Regulatory retail/MSME eligibility expansion
The eligibility criteria for inclusion in the regulatory retail portfolio have been broadened. Under the new framework, a small business with a turnover of ₹500 crore or less, including an MSME, can qualify. If the entity is affiliated to another business entity, this turnover test must be met at the group level. In addition, the maximum aggregated exposure to one counterparty has been increased to ₹10 crore. Claims meeting the qualifying criteria are included in the regulatory retail portfolio and attract a 75% risk weight.
Key implications: More MSME and small business borrowers can qualify for the 75% risk weight, provided they satisfy the turnover, exposure, product, and granularity conditions. This expands the scope for favourable retail treatment, but eligibility remains dependent on compliance with the group-level turnover test, the ₹10 crore exposure cap, and the portfolio granularity requirement.

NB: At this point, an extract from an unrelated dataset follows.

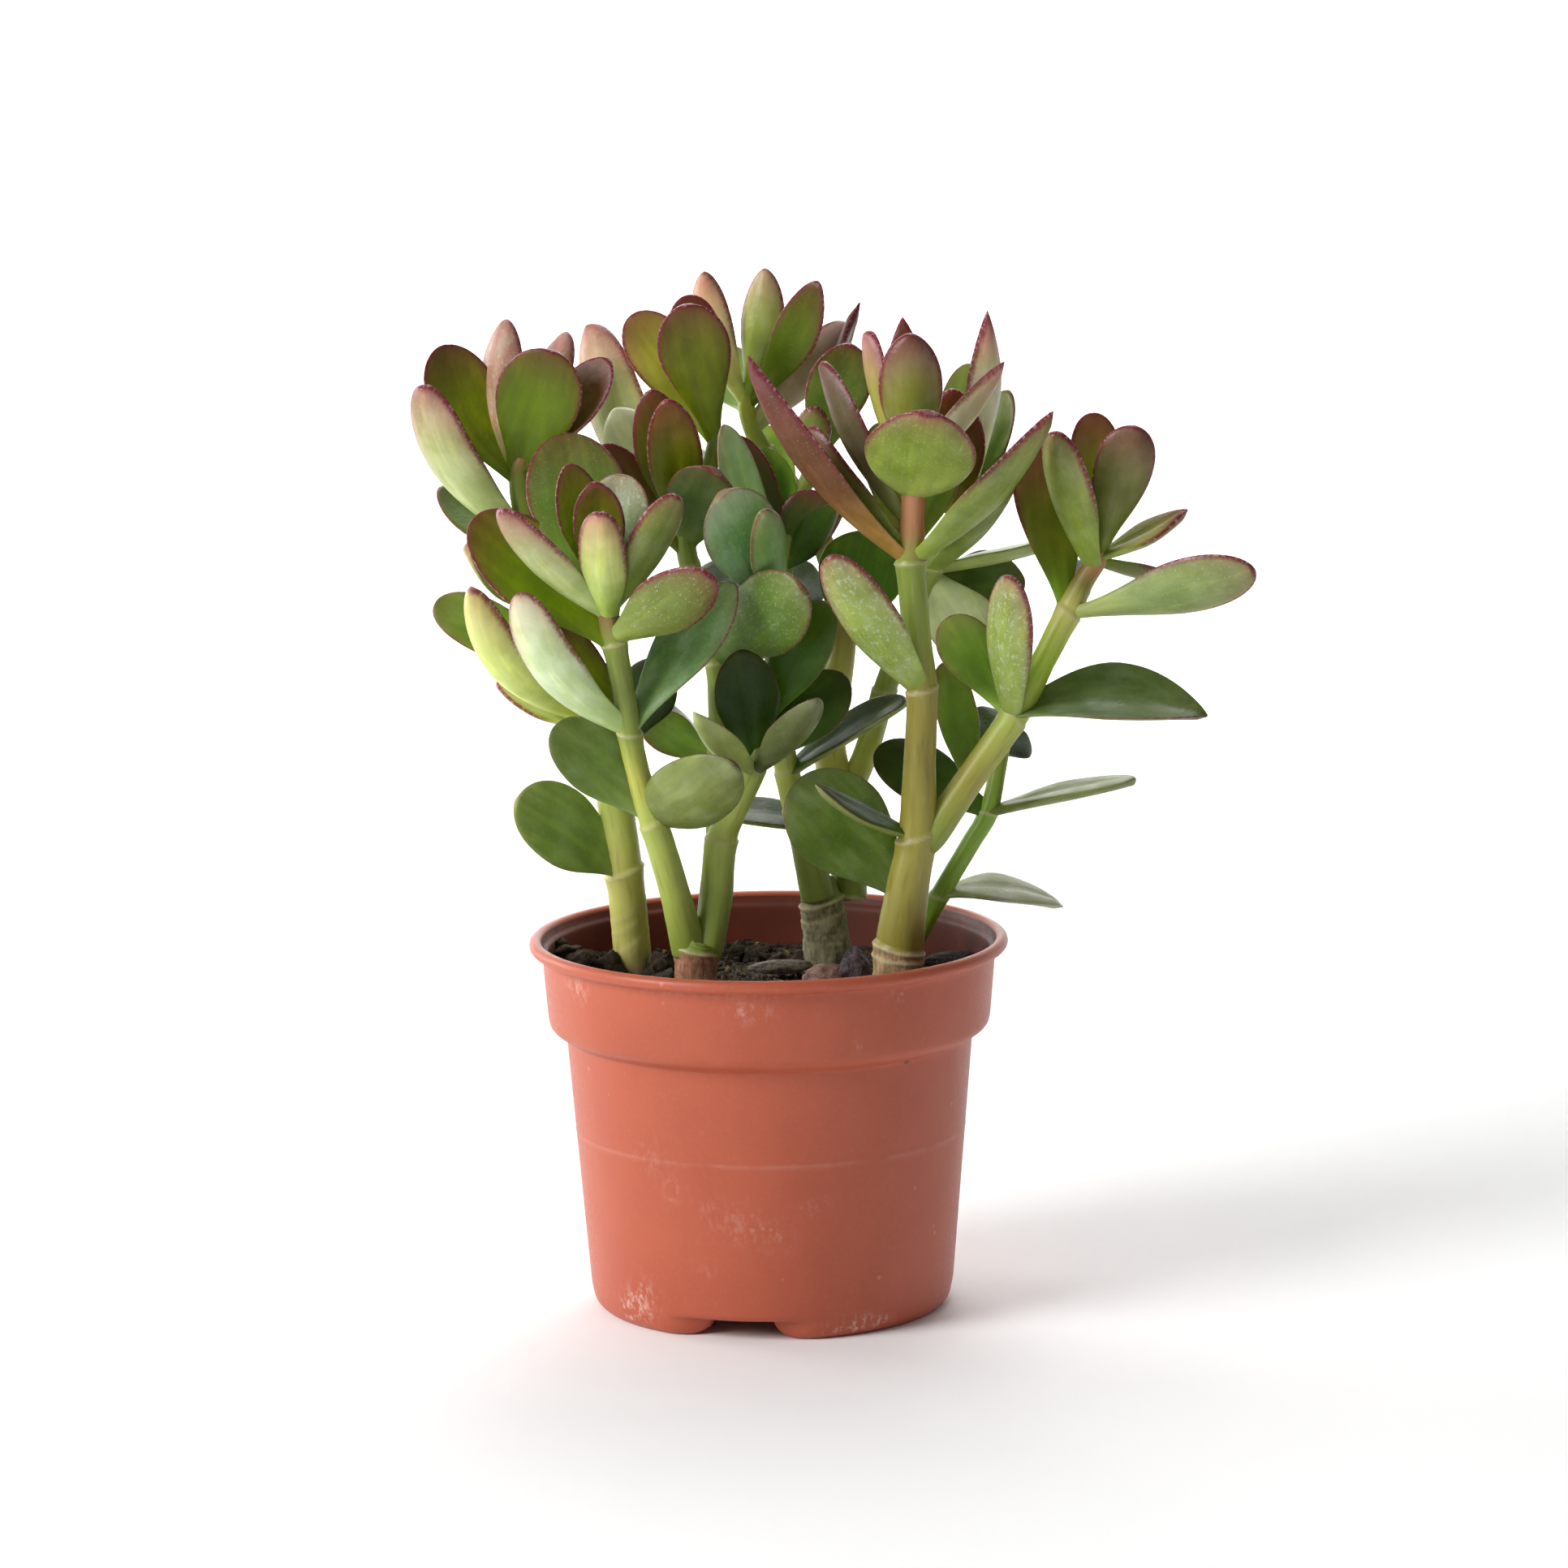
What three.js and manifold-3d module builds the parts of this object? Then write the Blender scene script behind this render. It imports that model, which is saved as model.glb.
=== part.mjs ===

MSME risk weight bucketing and unrated treatment
MSME exposures are now subject to a more differentiated risk weight structure instead of being treated only through the broader corporate or retail buckets. Rated MSME exposures are risk weighted as per corporate exposures.
For unrated MSME exposures, those that meet the regulatory retail portfolio criteria are assigned a 75% risk weight, while other unrated MSME exposures that do not meet the retail criteria attract an 85% risk weight.
Further, unrated MSME exposures with aggregate exposure from the banking system of more than ₹500 crore attract a 150% risk weight, excluding specialised lending exposures under corporate exposures.
Key implications: Capital treatment for MSMEs becomes more risk-sensitive and depends on whether the exposure is rated or unrated, whether it qualifies for the regulatory retail portfolio, and whether aggregate banking system exposure crosses the ₹500 crore threshold. Banks will therefore need clear identification and tagging of MSME exposures by rating status, retail eligibility, and aggregate exposure level to ensure correct risk weight assignment.
Personal loans, credit cards, and excluded produ
The directions continue to keep personal loans outside the regulatory retail portfolio, except for education loans that meet the retail criteria. Such personal loans attract a 125% risk weight.
For credit card receivables, the framework now distinguishes between those that qualify as transactors and those that do not. Credit card receivables that qualify as transactors are eligible for inclusion in the regulatory retail portfolio, while other credit card receivables are excluded and attract a 125% risk weight.
The directions define transactors as obligors under facilities such as credit cards and charge cards whose balance has been repaid in full at each scheduled repayment date, including a grace period of three days, for the previous 12 months.
Key implications: Banks will need product-level tagging to distinguish between eligible regulatory retail exposures, personal loans, transactor credit card receivables, and other credit card receivables that remain outside the retail portfolio. This affects both eligibility for the 75% retail risk weight and application of the higher 125% risk weight for excluded products.